Unlike Islam, Christianity doesn’t welcome converts

Mar 27, 2017 by

by Jane Kelly, TCW:

Since the Westminster attack, apart from a desperation to psychoanalyse the killer to find some exculpating factor, there has been interest in Muslim converts.

On the BBC Sunday programme yesterday, Ed Stourton asked why someone brought up in secular Britain might embrace Islam and wondered if there were any safeguards against them doing it for the wrong reasons. He was careful not to imply that the dead terrorist had done anything for less than worthy reasons.

An English Muslim convert told him that any white man converting was considered, ‘A prize’ by other Muslims.

Sadly it doesn’t work like that for converts going the other way. I recently met a CofE theology student who is very dejected about her treatment by the church she has joined and her fellow students. Her problems have not come from her family in Turkey who are secular, or Muslims, but from her Christian fellow students and tutors.
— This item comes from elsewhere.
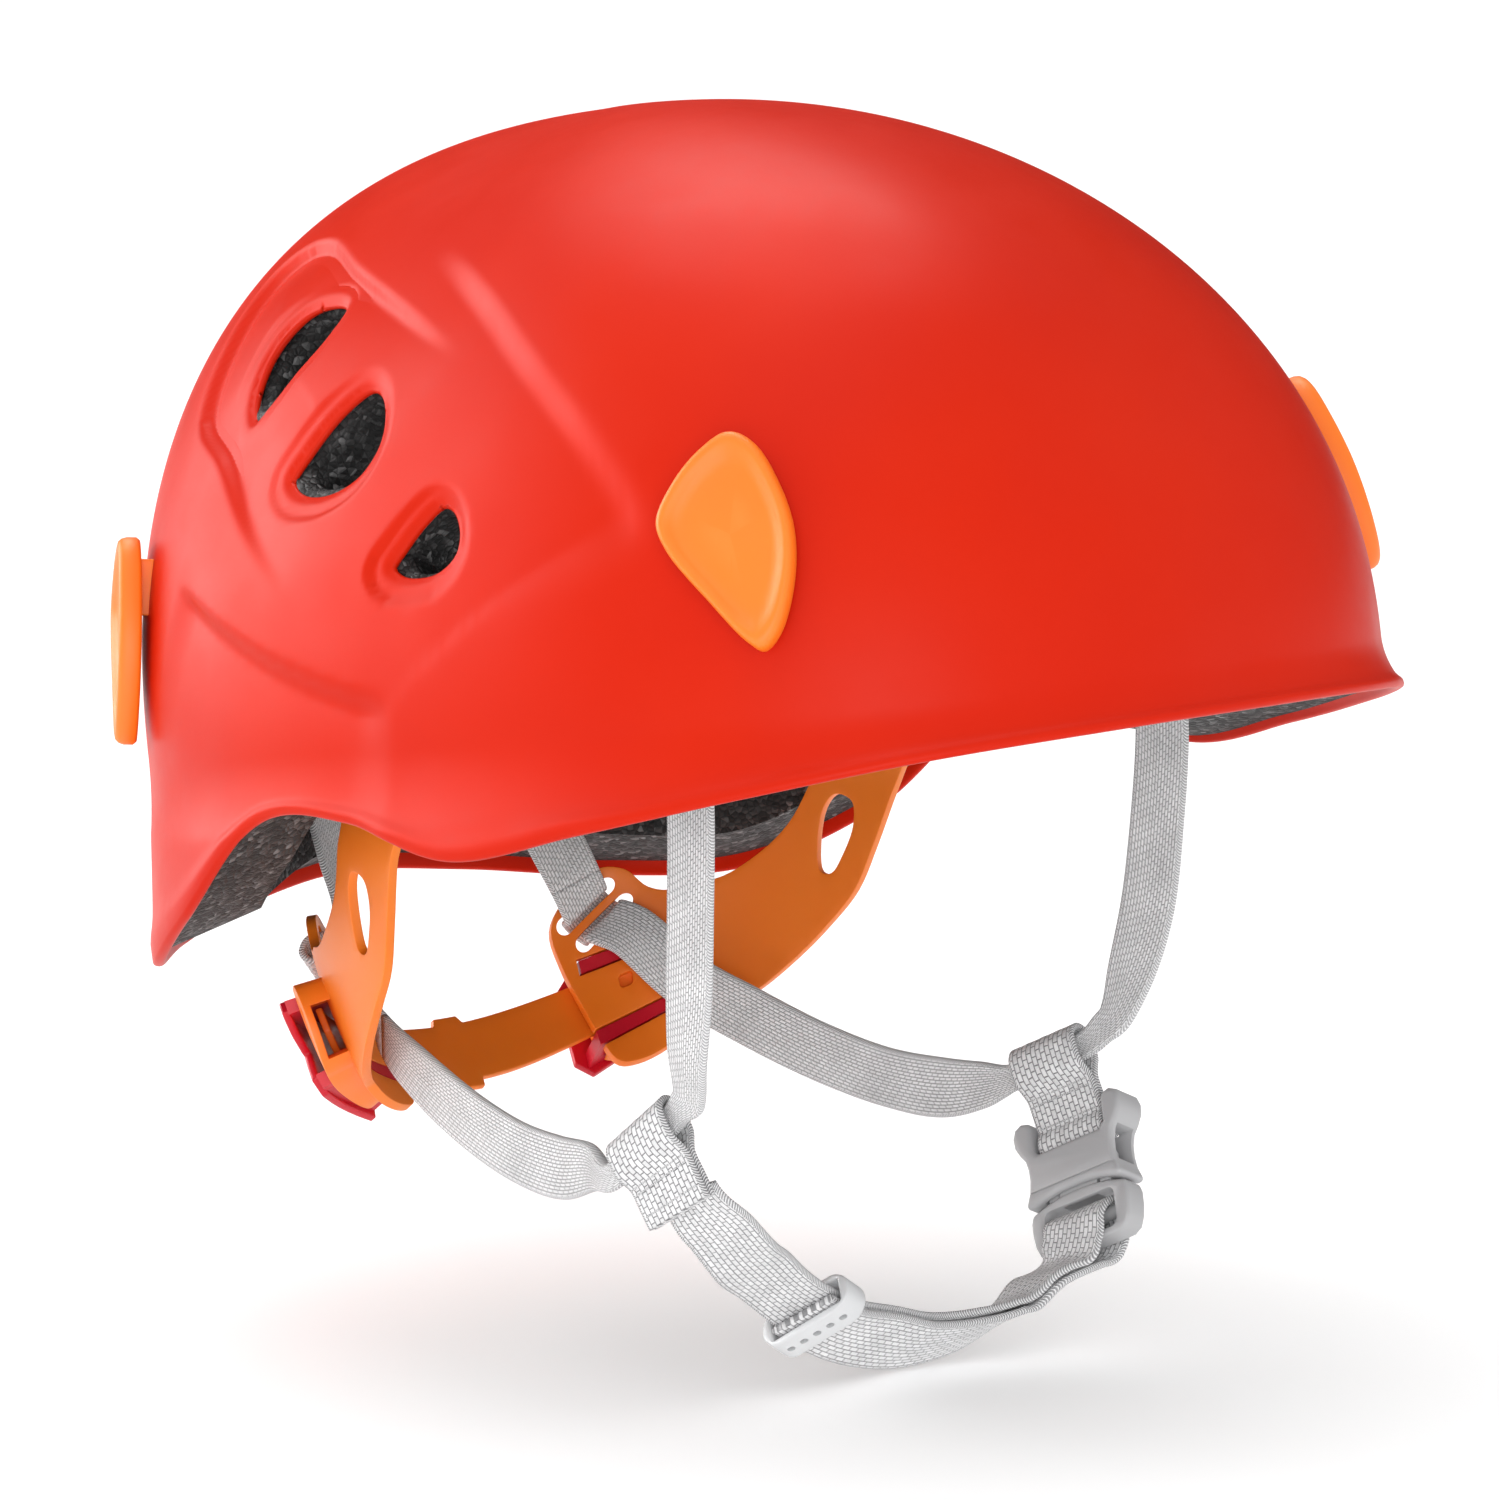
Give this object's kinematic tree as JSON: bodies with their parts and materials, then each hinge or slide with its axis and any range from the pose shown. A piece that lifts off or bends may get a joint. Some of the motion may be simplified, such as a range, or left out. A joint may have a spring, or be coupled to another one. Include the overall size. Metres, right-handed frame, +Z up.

She insisted on remaining anonymous after a difficult time, and in the hope of ever getting a job in the Church.

The most striking thing about her is the way she loves her adopted country. ‘English culture, the kindness to people and animals, the politeness and tolerance, that was my entry,’ she says. She meant  ‘entry’ to Christianity. ‘English culture showed me Jesus’ she said.

‘I loved England for its free speech and tolerance, so I have been shocked by what has happened to me.’

For people who do not know the modern Church of England this may seem strange. Her fellow students, ironically in a college set up in the 19th century to train missionaries, felt that her conversion was distasteful. Why would anyone leave Islam, the religion of peace? It jarred with their multicultural, interfaith beliefs.

‘Liberal elements in the church are naturally against conversion,’ she says, ‘because of their relativistic point of view. All faiths are now seen as equal. There are not many Muslim converts and most of us feel totally let down.’

She also got into trouble because of what might be called her conservative viewpoint on British politics. ‘I became unpopular with other Anglicans when I openly supported Brexit,’ she says.